Bribery is common in obtaining public services, in the court systems and among police in the region, research by the Berlin-based anti-corruption group found.
Transparency International  interviewed nearly 11,000 adults from September 2014 to November 2015, in Algeria, Egypt, Jordan, Lebanon, Morocco, Palestine, Sudan, Tunisia and Yemen. 

The watchdog found bribery is especially huge in Yemen, with 77 percent of respondents in the impoverished country saying they have had to pay a bribe to access public services.
Nearly one in three people said they had paid a bribe for public services in the 12 months prior to the survey - amounting to about 50 million people, it said.
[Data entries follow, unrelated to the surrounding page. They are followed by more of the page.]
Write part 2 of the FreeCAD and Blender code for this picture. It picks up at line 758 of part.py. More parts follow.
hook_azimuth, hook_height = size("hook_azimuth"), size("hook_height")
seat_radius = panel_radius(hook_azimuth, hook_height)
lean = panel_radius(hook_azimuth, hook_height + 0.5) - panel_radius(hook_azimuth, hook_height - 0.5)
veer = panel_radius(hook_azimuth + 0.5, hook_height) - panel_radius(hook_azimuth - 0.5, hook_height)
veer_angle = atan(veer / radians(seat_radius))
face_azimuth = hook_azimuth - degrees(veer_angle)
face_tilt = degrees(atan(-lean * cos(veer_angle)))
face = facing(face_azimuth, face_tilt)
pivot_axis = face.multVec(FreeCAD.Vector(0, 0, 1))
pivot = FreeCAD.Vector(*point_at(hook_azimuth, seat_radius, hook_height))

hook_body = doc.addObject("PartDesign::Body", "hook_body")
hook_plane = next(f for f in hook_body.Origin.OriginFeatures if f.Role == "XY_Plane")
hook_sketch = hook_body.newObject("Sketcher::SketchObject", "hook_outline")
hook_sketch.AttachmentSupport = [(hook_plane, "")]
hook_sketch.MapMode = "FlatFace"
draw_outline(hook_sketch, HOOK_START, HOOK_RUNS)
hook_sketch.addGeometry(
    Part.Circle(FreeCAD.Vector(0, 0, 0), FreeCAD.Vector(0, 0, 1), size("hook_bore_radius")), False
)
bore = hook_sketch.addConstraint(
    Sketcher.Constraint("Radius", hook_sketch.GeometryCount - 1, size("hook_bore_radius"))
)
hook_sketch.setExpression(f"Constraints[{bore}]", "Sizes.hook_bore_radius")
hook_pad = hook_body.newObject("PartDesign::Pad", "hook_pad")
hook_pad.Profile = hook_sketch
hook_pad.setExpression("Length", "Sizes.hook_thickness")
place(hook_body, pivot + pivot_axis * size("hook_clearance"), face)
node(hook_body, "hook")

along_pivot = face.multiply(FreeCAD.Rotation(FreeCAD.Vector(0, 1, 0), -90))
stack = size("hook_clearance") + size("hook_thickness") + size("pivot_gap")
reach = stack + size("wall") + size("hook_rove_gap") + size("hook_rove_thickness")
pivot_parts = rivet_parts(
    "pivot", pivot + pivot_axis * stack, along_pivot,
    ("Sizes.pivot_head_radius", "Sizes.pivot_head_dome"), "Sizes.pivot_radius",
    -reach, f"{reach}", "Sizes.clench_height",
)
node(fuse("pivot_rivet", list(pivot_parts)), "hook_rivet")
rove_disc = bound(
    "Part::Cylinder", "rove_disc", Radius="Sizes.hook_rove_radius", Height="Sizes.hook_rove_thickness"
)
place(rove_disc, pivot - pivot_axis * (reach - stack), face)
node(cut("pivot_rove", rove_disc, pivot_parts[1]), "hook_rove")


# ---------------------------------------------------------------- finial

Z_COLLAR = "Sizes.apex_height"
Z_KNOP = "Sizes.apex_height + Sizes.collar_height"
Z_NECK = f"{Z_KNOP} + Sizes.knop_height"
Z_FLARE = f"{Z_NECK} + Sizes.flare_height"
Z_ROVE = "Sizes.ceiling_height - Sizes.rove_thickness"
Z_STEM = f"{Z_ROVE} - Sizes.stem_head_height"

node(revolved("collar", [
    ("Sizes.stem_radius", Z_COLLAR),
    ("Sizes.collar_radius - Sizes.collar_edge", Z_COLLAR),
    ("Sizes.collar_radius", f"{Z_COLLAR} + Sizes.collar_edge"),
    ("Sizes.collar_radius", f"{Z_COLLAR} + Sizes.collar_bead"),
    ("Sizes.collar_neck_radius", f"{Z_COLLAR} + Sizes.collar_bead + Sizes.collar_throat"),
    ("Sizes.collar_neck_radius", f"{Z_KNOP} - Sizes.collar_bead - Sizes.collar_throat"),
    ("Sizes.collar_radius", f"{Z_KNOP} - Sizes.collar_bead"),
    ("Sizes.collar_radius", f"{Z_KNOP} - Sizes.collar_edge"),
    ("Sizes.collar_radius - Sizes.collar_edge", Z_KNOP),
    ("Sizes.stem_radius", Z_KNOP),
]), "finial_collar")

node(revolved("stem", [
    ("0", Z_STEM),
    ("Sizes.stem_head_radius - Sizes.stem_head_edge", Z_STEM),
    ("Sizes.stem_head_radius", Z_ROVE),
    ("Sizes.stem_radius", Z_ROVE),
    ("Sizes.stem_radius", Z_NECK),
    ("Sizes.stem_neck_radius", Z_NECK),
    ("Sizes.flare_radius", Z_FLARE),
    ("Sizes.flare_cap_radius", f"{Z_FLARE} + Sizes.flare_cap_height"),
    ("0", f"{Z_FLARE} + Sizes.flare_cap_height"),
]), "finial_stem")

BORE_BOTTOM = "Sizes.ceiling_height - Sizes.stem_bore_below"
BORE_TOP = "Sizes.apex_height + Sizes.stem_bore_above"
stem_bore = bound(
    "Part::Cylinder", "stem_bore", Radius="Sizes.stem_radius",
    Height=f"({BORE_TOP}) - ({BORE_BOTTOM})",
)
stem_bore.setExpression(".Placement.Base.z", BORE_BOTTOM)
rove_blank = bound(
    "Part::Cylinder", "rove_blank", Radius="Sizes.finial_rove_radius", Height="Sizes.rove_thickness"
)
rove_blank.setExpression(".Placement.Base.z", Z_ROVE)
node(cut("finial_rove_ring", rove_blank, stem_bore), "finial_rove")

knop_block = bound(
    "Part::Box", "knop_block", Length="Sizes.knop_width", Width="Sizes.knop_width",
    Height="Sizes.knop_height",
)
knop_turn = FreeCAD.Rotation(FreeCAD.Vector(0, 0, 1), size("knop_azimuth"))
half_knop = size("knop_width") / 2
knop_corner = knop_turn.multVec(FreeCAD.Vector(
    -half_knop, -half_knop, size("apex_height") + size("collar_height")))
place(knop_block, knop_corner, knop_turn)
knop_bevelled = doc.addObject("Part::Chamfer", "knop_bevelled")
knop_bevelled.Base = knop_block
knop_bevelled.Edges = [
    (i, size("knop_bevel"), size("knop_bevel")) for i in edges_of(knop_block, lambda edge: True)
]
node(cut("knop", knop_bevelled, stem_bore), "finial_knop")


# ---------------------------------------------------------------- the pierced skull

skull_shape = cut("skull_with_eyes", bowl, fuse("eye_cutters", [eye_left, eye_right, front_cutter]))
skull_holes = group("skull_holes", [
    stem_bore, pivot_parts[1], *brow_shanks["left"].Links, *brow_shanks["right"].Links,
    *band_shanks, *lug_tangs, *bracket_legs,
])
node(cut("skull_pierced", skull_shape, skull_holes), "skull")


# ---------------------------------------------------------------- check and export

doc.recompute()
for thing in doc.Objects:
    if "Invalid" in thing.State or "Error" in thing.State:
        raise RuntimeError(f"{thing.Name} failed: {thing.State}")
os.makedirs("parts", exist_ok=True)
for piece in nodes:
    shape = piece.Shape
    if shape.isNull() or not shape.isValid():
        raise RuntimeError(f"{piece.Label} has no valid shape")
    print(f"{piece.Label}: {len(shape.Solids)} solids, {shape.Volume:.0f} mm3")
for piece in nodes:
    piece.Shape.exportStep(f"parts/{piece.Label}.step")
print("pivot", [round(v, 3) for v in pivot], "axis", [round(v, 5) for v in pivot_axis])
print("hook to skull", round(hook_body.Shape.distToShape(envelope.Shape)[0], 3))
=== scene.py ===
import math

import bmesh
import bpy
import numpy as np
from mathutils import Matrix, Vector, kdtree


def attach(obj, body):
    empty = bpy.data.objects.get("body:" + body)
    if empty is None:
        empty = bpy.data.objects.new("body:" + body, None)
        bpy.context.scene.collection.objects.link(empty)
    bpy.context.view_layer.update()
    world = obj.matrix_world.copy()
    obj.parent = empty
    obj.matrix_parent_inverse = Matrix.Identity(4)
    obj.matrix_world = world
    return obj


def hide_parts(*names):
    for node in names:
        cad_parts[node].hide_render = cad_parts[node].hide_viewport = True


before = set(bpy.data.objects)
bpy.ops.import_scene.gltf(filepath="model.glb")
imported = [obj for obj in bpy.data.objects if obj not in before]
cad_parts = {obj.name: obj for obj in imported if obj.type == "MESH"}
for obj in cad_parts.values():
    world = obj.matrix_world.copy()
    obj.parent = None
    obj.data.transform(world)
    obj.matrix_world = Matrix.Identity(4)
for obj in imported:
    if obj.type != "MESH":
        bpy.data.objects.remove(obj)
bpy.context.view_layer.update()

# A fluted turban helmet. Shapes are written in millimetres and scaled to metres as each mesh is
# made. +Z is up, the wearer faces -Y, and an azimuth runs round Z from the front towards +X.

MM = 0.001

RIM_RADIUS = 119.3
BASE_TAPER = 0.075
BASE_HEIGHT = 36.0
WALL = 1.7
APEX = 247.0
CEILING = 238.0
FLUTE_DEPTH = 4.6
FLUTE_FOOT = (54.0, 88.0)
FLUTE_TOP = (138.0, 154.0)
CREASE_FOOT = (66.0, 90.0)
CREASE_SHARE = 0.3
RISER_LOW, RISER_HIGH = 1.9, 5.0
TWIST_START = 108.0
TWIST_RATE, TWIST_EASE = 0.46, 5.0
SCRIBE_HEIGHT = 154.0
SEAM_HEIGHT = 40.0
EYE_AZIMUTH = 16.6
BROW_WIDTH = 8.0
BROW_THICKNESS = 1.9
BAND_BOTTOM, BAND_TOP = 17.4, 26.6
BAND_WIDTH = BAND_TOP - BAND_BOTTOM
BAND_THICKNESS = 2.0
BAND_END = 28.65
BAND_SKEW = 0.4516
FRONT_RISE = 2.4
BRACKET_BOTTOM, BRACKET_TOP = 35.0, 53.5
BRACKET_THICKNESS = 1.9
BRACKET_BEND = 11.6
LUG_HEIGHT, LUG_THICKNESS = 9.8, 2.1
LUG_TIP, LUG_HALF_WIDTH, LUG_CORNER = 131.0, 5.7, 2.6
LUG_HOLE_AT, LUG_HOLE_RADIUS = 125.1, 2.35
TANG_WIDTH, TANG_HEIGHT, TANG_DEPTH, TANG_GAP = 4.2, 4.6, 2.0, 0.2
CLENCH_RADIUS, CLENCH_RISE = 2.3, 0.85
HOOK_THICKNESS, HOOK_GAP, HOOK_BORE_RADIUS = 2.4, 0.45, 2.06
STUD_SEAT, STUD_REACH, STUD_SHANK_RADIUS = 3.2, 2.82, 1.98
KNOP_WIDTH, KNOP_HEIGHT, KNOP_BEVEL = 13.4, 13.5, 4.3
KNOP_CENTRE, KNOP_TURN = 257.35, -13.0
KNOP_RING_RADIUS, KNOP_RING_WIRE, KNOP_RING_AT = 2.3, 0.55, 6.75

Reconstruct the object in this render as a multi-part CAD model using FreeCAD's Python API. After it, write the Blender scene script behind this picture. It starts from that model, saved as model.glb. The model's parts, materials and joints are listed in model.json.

Two-thirds of people perceive corruption to have risen in the 12 months prior to the survey, particularly among government officials, tax officials and judges, it said.
The study says:

"The extent of the bribery reported in our survey is a major cause for concern, as widespread corruption is linked to governmental institutions that are inefficient and distrusted. Corruption also leads to an unfair distribution of services and undermines law and order."
"Only if governments in the region are ready to make a fundamental shift in their mindset to allow for meaningful participation by citizens and civil society in public life, and stop using repression or intimidation against them, will the fight against corruption stand a chance".
Despite the findings, across the Middle East and North Africa, slightly more than half the people said they think ordinary citizens could make a difference by reporting corruption and refusing to pay bribes, the study said.
Residents of Tunisia were most optimistic and residents of Lebanon least so, it said.

Yet a third of people overall said they feared retaliation if they reported corruption.
All of the governments except Sudan were rated badly at fighting corruption by a majority of citizens, the research said. The question was not asked in Sudan due to recent elections, it said.

Transparency International called upon governments to prosecute corruption, allow for freedom of the press, establish independent anti-corruption commissions, make officials disclose holdings, enact codes of conduct and protect whistleblowers. 

Overall, Egypt, Jordan and Tunisia got the most positive ratings, while Algeria, Morocco, Sudan and Palestine fell in the middle, and Lebanon and Yemen got the worst ratings, it said.